### TASK DESCRIPTION
Every line below must be reproduced exactly. Copy them all.

### MATERIAL PROVIDED
▼

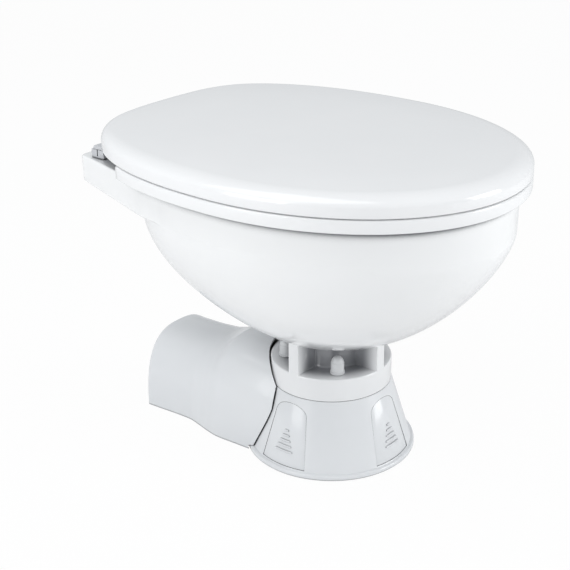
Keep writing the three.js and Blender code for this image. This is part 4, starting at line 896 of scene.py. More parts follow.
collar_radius = 66.0
collar_bottom = base_height + fit
collar_edge = 0.5
core_radius = 38.0
core_blend = 4.0
post_half = 6.5
pocket_floor = 106.0
pocket_ceiling = 140.5
pocket_edge = 1.6
pocket_cove = 2.2
ceiling_edge = 1.2
# Painted shade on the foot below the body: where it starts, where it is full, and how strong.
foot_shade_from = 176.0
foot_shade_full = 165.0
foot_shade = 0.3
# Painted shade close under the seat's edge and on the deck beside the hinges.
crevice_reach = 25.0
crevice_open = 0.86
crevice_shut = 0.7
crevice_low = 285.0
deck_shade_open = 0.85
deck_shade_shut = 0.5
body_foot = 141.5
crease = 272.0
rim_height = 314.0
rim_edge = 2.5
rim_half = 167.5
rim_front = 200.5
body_half = 164.5
body_front = 200.0
body_rear = 199.0
widest = 17.0
rear_square = 2.4
china_wall = 11.0
deck_rear = 247.0
deck_front = 70.0
deck_front_half = 163.2
deck_rear_half = 122.0
deck_corner = 8.0


def column_angles():
    """Directions round the bowl, closer together at the posts and at the deck's corners."""
    near = (3.2, 4.4, 5.0, 5.4, 5.8, 6.3, 7.0, 7.9, 8.8, 9.4, 9.8, 10.3, 11.2, 12.6)
    turns = list(np.arange(0, 360, 1.6))
    for quarter in (0, 90, 180, 270):
        turns += [quarter + step for step in near] + [quarter - step for step in near]
    for corner in (62.45, 117.55):
        turns += list(corner + np.arange(-3.5, 3.6, 0.35))
    turns = np.unique(np.round(np.mod(turns, 360), 3))
    kept = [turns[0]]
    for turn in turns[1:]:
        if turn - kept[-1] > 0.22:
            kept.append(turn)
    return np.radians(np.array(kept))


columns = column_angles()


def paint_pocket_shade(material, shader, color):
    """Painted shade: darker deep inside the foot pockets, and a little darker all round the foot below the
    body.
    """
    make, link = material.node_tree.nodes.new, material.node_tree.links.new
    place = make("ShaderNodeTexCoord").outputs["Object"]
    centred = make("ShaderNodeMapping")
    centred.inputs["Location"].default_value = (0.0, -axis_y, 0.0)
    centred.inputs["Scale"].default_value = (1.0, 1.0, 0.0)
    link(place, centred.inputs["Vector"])
    distance = make("ShaderNodeVectorMath")
    distance.operation = "LENGTH"
    link(centred.outputs[0], distance.inputs[0])
    height = make("ShaderNodeSeparateXYZ")
    link(place, height.inputs[0])
    front, back = (collar_radius - 0.5) * MM, (core_radius + 8.0) * MM
    deep = spread_over(material, distance.outputs["Value"], front, back)
    low = spread_over(material, height.outputs["Z"], (body_foot + 8.0) * MM, (body_foot + 1.0) * MM)
    start, full = foot_shade_from * MM, foot_shade_full * MM
    foot = spread_over(material, height.outputs["Z"], start, full, 0.0, foot_shade)
    # Painted shade on the foot below the body, then painted shade deep in the pockets.
    tint(material, shader, foot, (0.6, 0.61, 0.63))
    tint(material, shader, product(material, deep, low), color)


def paint_crevice_shade(material, shader, color):
    """Painted shade: the dark line close under the seat's edge, and the shade on the deck close beside the
    hinges.
    """
    make = material.node_tree.nodes.new
    cover = make("ShaderNodeAmbientOcclusion")
    cover.samples = 24
    cover.inputs["Distance"].default_value = crevice_reach * MM
    height = make("ShaderNodeSeparateXYZ")
    material.node_tree.links.new(make("ShaderNodeTexCoord").outputs["Object"], height.inputs[0])
    near = spread_over(material, cover.outputs["AO"], crevice_open, crevice_shut, kind="LINEAR")
    side = spread_over(material, height.outputs["Z"], (rim_height - 1.5) * MM, (rim_height - 2.5) * MM)
    high = spread_over(material, height.outputs["Z"], crevice_low * MM, (crevice_low + 5.0) * MM)
    tint(material, shader, product(material, product(material, near, side), high), color)
    shut = spread_over(material, cover.outputs["AO"], deck_shade_open, deck_shade_shut, kind="LINEAR")
    top = spread_over(material, height.outputs["Z"], (rim_height - 1.5) * MM, (rim_height - 0.5) * MM)
    tint(material, shader, product(material, shut, top), (0.36, 0.365, 0.38))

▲

### THE ANSWER
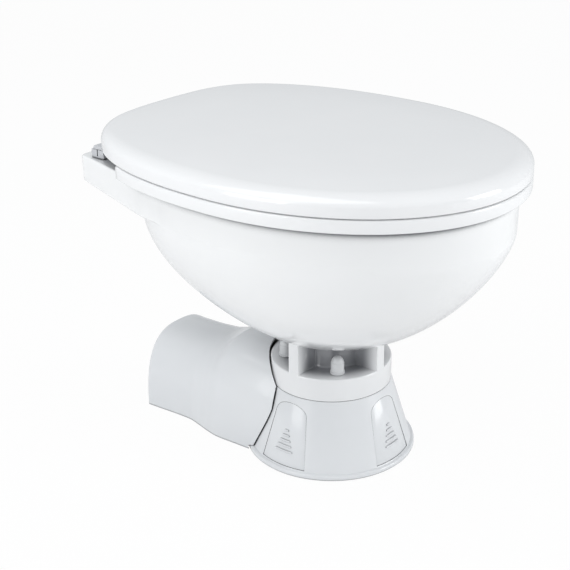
Keep writing the three.js and Blender code for this image. This is part 4, starting at line 896 of scene.py. More parts follow.
collar_radius = 66.0
collar_bottom = base_height + fit
collar_edge = 0.5
core_radius = 38.0
core_blend = 4.0
post_half = 6.5
pocket_floor = 106.0
pocket_ceiling = 140.5
pocket_edge = 1.6
pocket_cove = 2.2
ceiling_edge = 1.2
# Painted shade on the foot below the body: where it starts, where it is full, and how strong.
foot_shade_from = 176.0
foot_shade_full = 165.0
foot_shade = 0.3
# Painted shade close under the seat's edge and on the deck beside the hinges.
crevice_reach = 25.0
crevice_open = 0.86
crevice_shut = 0.7
crevice_low = 285.0
deck_shade_open = 0.85
deck_shade_shut = 0.5
body_foot = 141.5
crease = 272.0
rim_height = 314.0
rim_edge = 2.5
rim_half = 167.5
rim_front = 200.5
body_half = 164.5
body_front = 200.0
body_rear = 199.0
widest = 17.0
rear_square = 2.4
china_wall = 11.0
deck_rear = 247.0
deck_front = 70.0
deck_front_half = 163.2
deck_rear_half = 122.0
deck_corner = 8.0


def column_angles():
    """Directions round the bowl, closer together at the posts and at the deck's corners."""
    near = (3.2, 4.4, 5.0, 5.4, 5.8, 6.3, 7.0, 7.9, 8.8, 9.4, 9.8, 10.3, 11.2, 12.6)
    turns = list(np.arange(0, 360, 1.6))
    for quarter in (0, 90, 180, 270):
        turns += [quarter + step for step in near] + [quarter - step for step in near]
    for corner in (62.45, 117.55):
        turns += list(corner + np.arange(-3.5, 3.6, 0.35))
    turns = np.unique(np.round(np.mod(turns, 360), 3))
    kept = [turns[0]]
    for turn in turns[1:]:
        if turn - kept[-1] > 0.22:
            kept.append(turn)
    return np.radians(np.array(kept))


columns = column_angles()


def paint_pocket_shade(material, shader, color):
    """Painted shade: darker deep inside the foot pockets, and a little darker all round the foot below the
    body.
    """
    make, link = material.node_tree.nodes.new, material.node_tree.links.new
    place = make("ShaderNodeTexCoord").outputs["Object"]
    centred = make("ShaderNodeMapping")
    centred.inputs["Location"].default_value = (0.0, -axis_y, 0.0)
    centred.inputs["Scale"].default_value = (1.0, 1.0, 0.0)
    link(place, centred.inputs["Vector"])
    distance = make("ShaderNodeVectorMath")
    distance.operation = "LENGTH"
    link(centred.outputs[0], distance.inputs[0])
    height = make("ShaderNodeSeparateXYZ")
    link(place, height.inputs[0])
    front, back = (collar_radius - 0.5) * MM, (core_radius + 8.0) * MM
    deep = spread_over(material, distance.outputs["Value"], front, back)
    low = spread_over(material, height.outputs["Z"], (body_foot + 8.0) * MM, (body_foot + 1.0) * MM)
    start, full = foot_shade_from * MM, foot_shade_full * MM
    foot = spread_over(material, height.outputs["Z"], start, full, 0.0, foot_shade)
    # Painted shade on the foot below the body, then painted shade deep in the pockets.
    tint(material, shader, foot, (0.6, 0.61, 0.63))
    tint(material, shader, product(material, deep, low), color)


def paint_crevice_shade(material, shader, color):
    """Painted shade: the dark line close under the seat's edge, and the shade on the deck close beside the
    hinges.
    """
    make = material.node_tree.nodes.new
    cover = make("ShaderNodeAmbientOcclusion")
    cover.samples = 24
    cover.inputs["Distance"].default_value = crevice_reach * MM
    height = make("ShaderNodeSeparateXYZ")
    material.node_tree.links.new(make("ShaderNodeTexCoord").outputs["Object"], height.inputs[0])
    near = spread_over(material, cover.outputs["AO"], crevice_open, crevice_shut, kind="LINEAR")
    side = spread_over(material, height.outputs["Z"], (rim_height - 1.5) * MM, (rim_height - 2.5) * MM)
    high = spread_over(material, height.outputs["Z"], crevice_low * MM, (crevice_low + 5.0) * MM)
    tint(material, shader, product(material, product(material, near, side), high), color)
    shut = spread_over(material, cover.outputs["AO"], deck_shade_open, deck_shade_shut, kind="LINEAR")
    top = spread_over(material, height.outputs["Z"], (rim_height - 1.5) * MM, (rim_height - 0.5) * MM)
    tint(material, shader, product(material, shut, top), (0.36, 0.365, 0.38))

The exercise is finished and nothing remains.